Namun belakangan beberapa pengembang mengeluhkan tata cara kerja perbankan dalam melakukan rekstrukturisasi kredit nasabah yang bermasalah. Terkait penanganan kredit gagal bayar nasabah (wanprestasi) dalam membayar cicilan rumah subsidi.
Persoalan terjadi ketika wanprestasi oleh nasabah. Penghuninya hilang atau kabur. 2-3 bulan tidak mencicil lagi. Akibatnya semua resiko itu tetap dibebankan kembali kepada pengembang. Pengembang (tetap) harus buyback. Alasannya karena ada perjanjian, pengembang diikat dengan aturan buy back guarantee. Tetapi pengembang tidak boleh langsung take over.
“Menurut kami tidak boleh seperti itu. Tidak adil. Harusnya apabila nasabah itu wanprestasi, maka terjadilah kuasa khusus ke pengembang untuk menjual kembali/take over atau mencarikan debitur untuk melanjutkan kredit tanpa pengajuan KPR ulang. Jadi lanjutkan saja. Jika hal itu diperbolehkan maka ini bisa menjadi salah satu solusi dalam menangani kredit bermasalah, “usul Dwi Nurcahya, Direktur PT Citra Mandiri Dwi Pratama.
Namun jika pengembang langsung jual kembali tidak bisa direalisasikan karena penjualan rumah subsidi akan terikat nomor id yang ada di aplikasi Sikumbang. Akibatnya pengembang tidak bisa jual kembali dengan skema subsidi.
“Nah, persoalan-persoalan yang seperti ini terjadi di lapangan. Tetapi pemerintah seakan-akan tutup mata.
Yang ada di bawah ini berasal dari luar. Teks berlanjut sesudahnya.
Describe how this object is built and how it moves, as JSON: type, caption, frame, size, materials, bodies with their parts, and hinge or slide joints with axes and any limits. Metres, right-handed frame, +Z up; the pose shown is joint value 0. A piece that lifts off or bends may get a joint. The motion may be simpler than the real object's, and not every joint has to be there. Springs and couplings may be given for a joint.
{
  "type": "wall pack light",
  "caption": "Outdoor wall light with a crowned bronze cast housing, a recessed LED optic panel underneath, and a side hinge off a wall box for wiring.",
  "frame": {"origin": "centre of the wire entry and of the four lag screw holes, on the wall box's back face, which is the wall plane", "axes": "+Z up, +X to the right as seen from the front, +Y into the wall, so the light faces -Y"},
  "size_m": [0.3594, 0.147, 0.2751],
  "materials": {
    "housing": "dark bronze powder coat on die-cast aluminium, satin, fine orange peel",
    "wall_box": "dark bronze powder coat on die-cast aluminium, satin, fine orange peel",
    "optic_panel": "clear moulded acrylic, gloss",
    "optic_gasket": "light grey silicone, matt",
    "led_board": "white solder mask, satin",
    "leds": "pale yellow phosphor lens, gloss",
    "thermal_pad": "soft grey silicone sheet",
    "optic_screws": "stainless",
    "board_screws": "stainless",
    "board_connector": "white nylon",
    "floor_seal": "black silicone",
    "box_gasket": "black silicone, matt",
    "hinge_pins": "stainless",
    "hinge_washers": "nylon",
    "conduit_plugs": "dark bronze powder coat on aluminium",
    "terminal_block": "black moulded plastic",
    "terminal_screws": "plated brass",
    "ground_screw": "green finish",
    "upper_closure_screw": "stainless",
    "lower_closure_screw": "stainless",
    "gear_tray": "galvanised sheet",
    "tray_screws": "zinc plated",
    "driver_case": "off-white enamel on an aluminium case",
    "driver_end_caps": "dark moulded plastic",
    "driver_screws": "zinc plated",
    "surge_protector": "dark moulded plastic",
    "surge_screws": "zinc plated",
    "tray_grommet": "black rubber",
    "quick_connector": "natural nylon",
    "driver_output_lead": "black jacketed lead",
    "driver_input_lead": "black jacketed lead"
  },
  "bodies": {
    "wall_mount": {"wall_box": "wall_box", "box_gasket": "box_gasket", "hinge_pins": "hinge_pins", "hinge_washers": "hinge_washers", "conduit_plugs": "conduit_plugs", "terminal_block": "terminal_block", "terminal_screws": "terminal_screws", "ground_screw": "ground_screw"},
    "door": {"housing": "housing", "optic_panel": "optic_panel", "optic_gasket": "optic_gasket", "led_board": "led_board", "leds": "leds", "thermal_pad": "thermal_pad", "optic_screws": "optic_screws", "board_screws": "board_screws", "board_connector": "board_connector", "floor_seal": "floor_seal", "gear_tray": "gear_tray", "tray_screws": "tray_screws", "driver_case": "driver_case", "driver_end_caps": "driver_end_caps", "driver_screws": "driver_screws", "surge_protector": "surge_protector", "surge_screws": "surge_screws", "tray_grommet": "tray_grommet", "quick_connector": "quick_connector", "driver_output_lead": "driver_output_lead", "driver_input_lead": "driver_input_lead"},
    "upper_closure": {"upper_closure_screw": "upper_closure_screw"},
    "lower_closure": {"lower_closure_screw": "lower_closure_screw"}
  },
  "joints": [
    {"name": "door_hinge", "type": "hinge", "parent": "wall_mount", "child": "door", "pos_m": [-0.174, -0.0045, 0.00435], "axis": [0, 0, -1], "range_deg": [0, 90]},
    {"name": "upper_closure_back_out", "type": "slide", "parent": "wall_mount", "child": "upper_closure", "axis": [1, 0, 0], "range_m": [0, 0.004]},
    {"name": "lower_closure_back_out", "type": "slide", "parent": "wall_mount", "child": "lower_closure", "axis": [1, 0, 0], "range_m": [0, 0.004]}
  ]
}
Dari sisi perbankan juga nggak ada solusi.,” keluh pengembang rumah subsidi asal Kalimantan Tengah itu.
Menurutnya, harus ada kepastian hukum. Ada mitigasi yang harus disiapkan regulator tentang penanganan resiko dari sebuah produk perbankan.
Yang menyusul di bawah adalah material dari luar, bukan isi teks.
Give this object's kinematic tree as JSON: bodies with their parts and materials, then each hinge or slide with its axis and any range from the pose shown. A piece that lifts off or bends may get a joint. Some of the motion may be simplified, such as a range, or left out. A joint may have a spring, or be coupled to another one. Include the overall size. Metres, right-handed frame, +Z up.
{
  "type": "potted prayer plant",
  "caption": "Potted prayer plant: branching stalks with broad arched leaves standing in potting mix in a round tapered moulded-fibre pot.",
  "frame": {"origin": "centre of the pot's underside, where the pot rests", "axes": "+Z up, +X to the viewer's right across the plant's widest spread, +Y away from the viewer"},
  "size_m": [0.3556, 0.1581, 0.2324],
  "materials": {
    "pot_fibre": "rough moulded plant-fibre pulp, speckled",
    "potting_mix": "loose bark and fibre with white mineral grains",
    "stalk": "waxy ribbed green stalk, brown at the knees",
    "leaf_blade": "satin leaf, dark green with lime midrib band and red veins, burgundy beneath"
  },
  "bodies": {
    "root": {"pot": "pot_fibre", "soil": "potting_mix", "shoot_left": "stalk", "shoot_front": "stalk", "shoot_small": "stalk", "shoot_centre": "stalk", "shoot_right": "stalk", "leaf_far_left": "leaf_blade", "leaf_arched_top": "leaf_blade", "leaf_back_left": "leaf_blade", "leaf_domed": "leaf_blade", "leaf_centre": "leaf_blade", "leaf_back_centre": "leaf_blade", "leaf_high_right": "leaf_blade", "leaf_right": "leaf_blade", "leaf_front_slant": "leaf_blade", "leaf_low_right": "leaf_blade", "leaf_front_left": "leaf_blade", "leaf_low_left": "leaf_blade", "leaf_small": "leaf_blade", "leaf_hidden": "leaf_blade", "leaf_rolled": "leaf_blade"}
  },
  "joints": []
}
Tantangan Program 3 Juta Rumah
Menyoal program 3 juta rumah program Prabowo-Gibran. Dwi berpendapat harus melihat dari sisi supply dan demand. Dari sisi supply salah satunya soal jaminan ketersediaan lahan, regulasi perizinan rumah subsidi dan lain-lain.
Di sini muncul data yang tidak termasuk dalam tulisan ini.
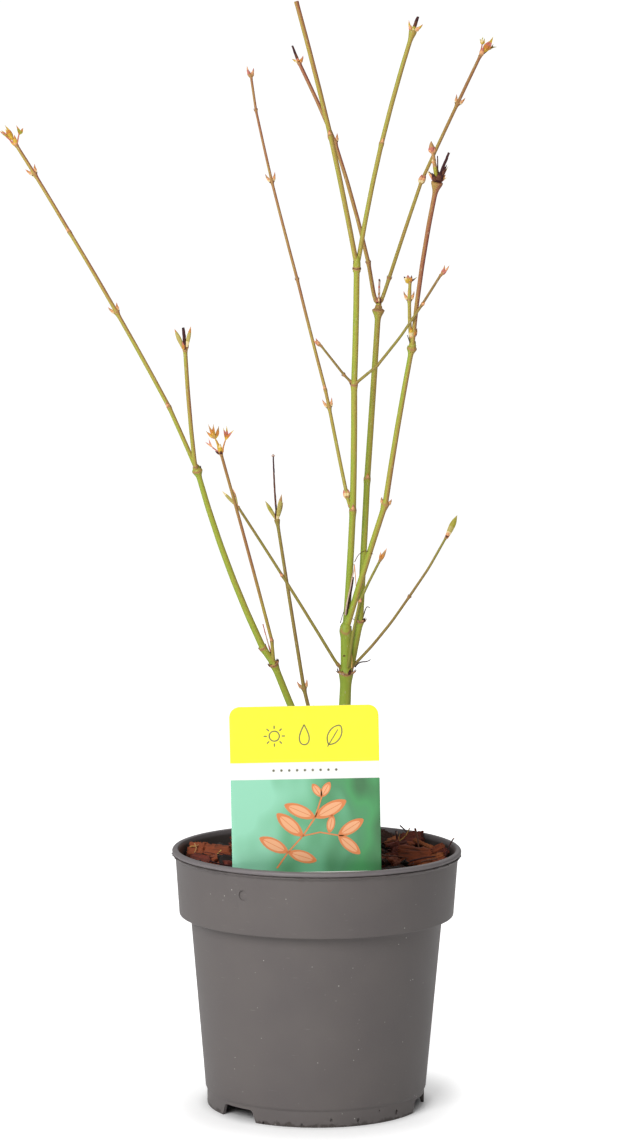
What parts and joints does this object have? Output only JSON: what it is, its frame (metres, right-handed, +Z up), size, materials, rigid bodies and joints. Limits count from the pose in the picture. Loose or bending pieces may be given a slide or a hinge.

“Regulasi regulasi yang kira-kira susah diimplementasikan itu nggak usah. Karena ini adalah celah-celah untuk KPK masuk. Tidak boleh ada aturan yang abu-abu,”pintanya
Kemudian tentang demand. Persoalan yang terjadi KPR masyarakat banyak yang “nyangkut” di BI Cheking alias SLIK OJK.
“Perlu relaksasi. Bahwa dipinjaman nilai tertentu. Dikasus-kasus tertentu itu diabaikan saja. Karena itu perlu aturannya dari OJK. Persoalannya beberapa aturan dari OJK mungkin tidak relevan lagi dengan era sekarang. Harus di upgrade,” usulnya.
Dwi mencontohkan soal scoring nasabah. Scoring yang dilakukan perbankan, menurutnya tidak boleh dilakukan sama di semua daerah. Contohnya scoring 30% yang diberlakukan Bank BTN di semua daerah. Menurutnya hal itu sudah tidak relevan. Karena masing-masing daerah itu UMR-nya berbeda. Jawa Tengah dengan UMR Rp 2 juta maka dengan scoring 30% tidak bisa diterapkan. Pada akhirnya banyak program KPR FLPP yang kemudian belum terserap.
“Jadi hal-hal seperti itu juga harus diatur. Selama ini perbankan nggak pernah ada update aturan-aturan di internalnya. Kaku. Pada akkhirnya yang jadi korban adalah pengembang. Harus ada harmonisasi antara pemangku kebijakan,” pungkasnya.